Section 89 of the Indian Civil Procedure Code (CPC) clearly defines the role of a Mediator and with India not having an exclusive legislation to govern the process, we can only rely on different legal recognitions and mentions of mediation. In a presentation to the UN general assembly in Vienna, on August 4, 2015, India had presented its definition of mediation as “the process by which a mediator appointed by parties or by the Court, as the case may be, mediates the dispute between the parties to the suit… by assisting parties in identifying issues, reducing misunderstandings, clarifying priorities, exploring areas of compromise, generating options in an attempt to solve the dispute and emphasising that it is the parties’ own responsibility for making decisions which affect them”. 
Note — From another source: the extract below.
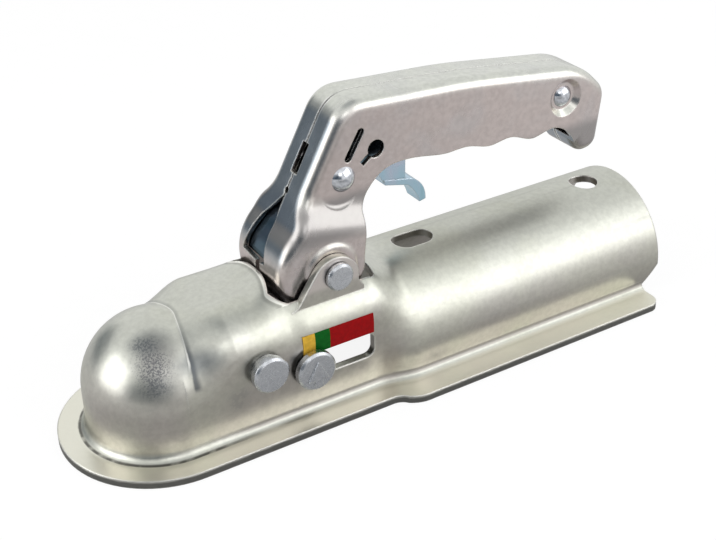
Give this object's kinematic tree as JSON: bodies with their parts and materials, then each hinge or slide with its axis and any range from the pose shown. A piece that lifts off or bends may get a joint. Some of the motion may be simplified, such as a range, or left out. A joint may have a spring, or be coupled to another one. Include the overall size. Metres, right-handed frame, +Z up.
{
  "type": "trailer coupling head",
  "caption": "Pressed steel trailer coupling head with ball socket, half-round drawbar seat, hinged hand lever, finger catch and wear indicator.",
  "frame": {"origin": "centre of the towing ball when the head is coupled", "axes": "+X runs back along the drawbar, +Z is up, and the side with the wear label faces -Y"},
  "size_m": [0.2755, 0.0938, 0.1227],
  "materials": {
    "zinc_body": "satin zinc plating",
    "zinc_lever": "smooth zinc plating",
    "plated_pins": "blue-white plating",
    "spring_wire": "drawn wire",
    "blue_catch": "blue plating",
    "dark_jaw": "greased casting",
    "label_foil": "printed foil"
  },
  "bodies": {
    "head_body": {"housing": "zinc_body", "front_pin": "plated_pins", "front_pin_washer_near": "plated_pins", "front_pin_washer_far": "plated_pins", "lever_pin": "plated_pins", "lever_pin_washer_near": "plated_pins", "lever_pin_washer_far": "plated_pins", "wear_label": "label_foil"},
    "lever": {"lever_half_near": "zinc_lever", "lever_half_far": "zinc_lever", "catch_rivet": "plated_pins", "grip_rivet": "plated_pins", "grip_spacer": "plated_pins", "lever_spring_near": "spring_wire", "lever_spring_far": "spring_wire", "catch_spring": "spring_wire"},
    "wear_slide": {"slide_block": "dark_jaw", "indicator_pin": "plated_pins", "indicator_washer_near": "plated_pins", "indicator_washer_far": "plated_pins"},
    "jaw": {"ball_jaw": "dark_jaw"},
    "catch": {"safety_catch": "blue_catch"}
  },
  "joints": [
    {"name": "lever_swing", "type": "hinge", "parent": "head_body", "child": "lever", "pos_m": [0.07, 0, 0.0355], "axis": [0, -1, 0], "range_deg": [0, 50], "stiffness_Nm_per_rad": 0.8, "springref_deg": -28.65},
    {"name": "wear_travel", "type": "slide", "parent": "head_body", "child": "wear_slide", "axis": [1, 0, 0], "range_m": [0, 0.0239]},
    {"name": "jaw_swing", "type": "hinge", "parent": "head_body", "child": "jaw", "pos_m": [0.033, 0, 0.0086], "axis": [0, -1, 0], "range_deg": [0, 22]},
    {"name": "catch_press", "type": "hinge", "parent": "lever", "child": "catch", "pos_m": [0.0803, 0, 0.0697], "axis": [0, -1, 0], "range_deg": [0, 10], "stiffness_Nm_per_rad": 0.2, "springref_deg": -28.65}
  ],
  "couplings": [
    {"joint": "wear_travel", "follows": "lever_swing", "m_per_rad": 0.02739},
    {"joint": "jaw_swing", "follows": "lever_swing", "ratio": 0.439}
  ]
}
In the interview with India Today in March 2018, the spiritual leader had said that the only solution is for Muslims to give up their claim to the site and build another mosque on a five-acre plot in Ayodhya. Going by his intentionally conciliatory, but evidently arbitrary opinions on this matter, which he decided to make public, and the universally accepted ethics of mediation, acknowledged by India, Sri Sri must humbly withdraw himself from the committee, thus maintaining its credibility. 

Considering his charisma and personality, Sri Sri would certainly make a good mediator, but with the above statements he is not qualified to be a ‘neutral’ for this particular case. Even as a Conciliator, the neutral’s role is limited to only making suggestions and providing an evaluative analysis or opinion, but this has to take place in the confidential environs of a mediation or conciliation workplace.

In conclusion, consent to the chosen mediators is voluntary and if either of the parties don’t approve of a particular mediator on the committee, the Supreme Court must make provisions to substitute the professional who brings in a conflict of interest into the amicable workspace. In hindsight, if Sri Sri retains his place on the panel and works in an unbiased manner, but if the mediated settlement tilts even fractionally towards the Hindu community, in the eyes of the general public and the media, the issue of conflict of interest will be brought up and will simply discredit all the hard work put in to resolve the issue.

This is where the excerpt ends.